Israeli Prime Minister Benjamin Netanyahu’s allies acknowledged on Sunday that his election-eve disavowal of a Palestinian state had caused a rift with the White House, but blamed US President Barack Obama’s unprecedented criticism on a misunderstanding.
But, with Mr Obama under no personal pressure to humour the powerful Israel lobby in Washington since he cannot stand for a further term, his administration was showing its displeasure at slights dished out by the Israeli rightwinger.
Mr Obama has warned that the Israeli leader’s remarks in the closing days of his re-election campaign upended the Israeli-Palestinian peace process.

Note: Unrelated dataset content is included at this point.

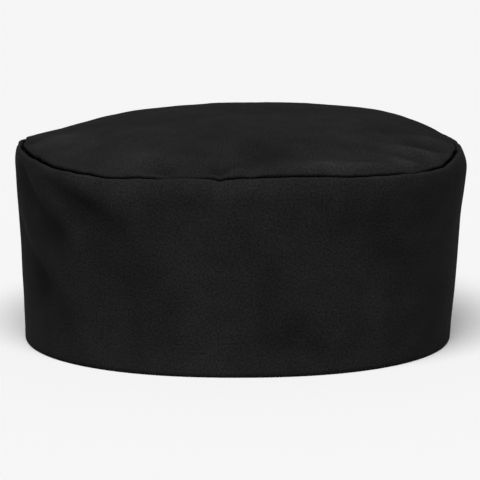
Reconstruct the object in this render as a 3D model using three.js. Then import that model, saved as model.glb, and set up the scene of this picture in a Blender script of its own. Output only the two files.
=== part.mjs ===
// A chef's skull cap: a plain pillbox of black cloth, sewn from two pieces.
//
//   side_band   the tall wall. It stands on a folded hem, leans out towards the rim, rolls over
//               there and turns down inside as a seam allowance.
//   top_panel   the round top. It crowns over the rim, and its edge turns down beside the band's.
//
// Millimetres, +Z up. The cap stands on its hem at Z = 0, centred on the Z axis. Its front
// faces -Y. Angles are in degrees round +Z: 0 is the right-hand side, 90 the back, 180 the
// left-hand side and 270 the front.

import * as THREE from "three";

// Overall sizes

const hemWidth = 189.2; // outside of the foot, side to side
const hemDepth = 184; // outside of the foot, front to back
const flareWidth = 12; // how much wider the rim is, before the wall leans back in
const flareDepth = 11; // and how much deeper
const rimShift = 1.7; // how far the rim sits to the right of the foot
const bandHeight = 86; // floor to the top of the rolled rim, where the rim is highest
const rimDip = 4.5; // how far the rim sags where it sags most
const domeRise = 13.9; // height of the crown's middle over the highest part of its edge
const planPower = 2.2; // 2 makes each level an ellipse, and more makes it squarer

// The band's cloth

const bandThickness = 1.2;
const hemThickness = 2.2; // where the cloth is folded up at the foot
const hemHeight = 7; // of that folded part
const hemSwell = 0.5; // how far the fold stands out from the wall
const rollInside = 0.6; // radius inside the common roll at the rim
const rimLean = 1.4; // how far the wall leans back in under the rim
const leanHeight = 10; // height of the stretch that leans back
const allowance = 8; // depth of cloth turned down inside at the seam
const foldDepth = 2.4; // deepest soft fold
const foldWidth = 9; // half width of a common fold
const foldFoot = 14; // the folds fade out below this height

// The top panel's cloth

const panelThickness = 1.2;
const panelTurnInside = 0.3; // radius inside the turn into the seam
const seamGap = 0.3; // clearance between the two turned-down edges
const seamStep = 0.9; // how far the panel's shoulder lies below the top of the band's roll
const puffHeight = 1.8; // highest puff
const puffWidth = 11; // half width of a common puff
const puffFrom = 0.3; // the puffs fade out inside this share of the way to the seam
const puffTo = 0.92; // and outside this one

const stepsRound = 100;

const rimWidth = hemWidth + flareWidth;
const rimDepth = hemDepth + flareDepth;

// The rim, by angle. dip is a share of rimDip, roll of rollInside and lean of rimLean. crown is
// the power of the dome's section towards that side: 2 slopes all the way, 3 has a flatter top.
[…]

“It is going to be hard to find a path where people seriously believe negotiations are possible,” he said.
Mr Netanyahu pledged on the eve of his re-election victory last week that there would never be a Palestinian state while he was prime minister.
Meanwhile, Israeli President Reuven Rivlin began the formal process of inviting Mr Netanyahu to form a new government.
His ability to do so is not in doubt, since the new Kulanu party gave its nod to him yesterday, giving him 61 backers out of the 120 MPs in the Knesset.
He appears poised to set up a coalition, with Kulanu and several religious and ultra-Orthodox parties jumping into bed with his right-wing Likud party.
Opposition Zionist Union senior leader Eitan Cabel has told the president that its 24 new Knesset members had “no intention” of being part of the coalition.
And the Joint List slate of Arab parties told the president they had no recommendation.“We see in Benjamin Netanyahu a dangerous person, dangerous to democracy,” said spokesman Ayman Odeh.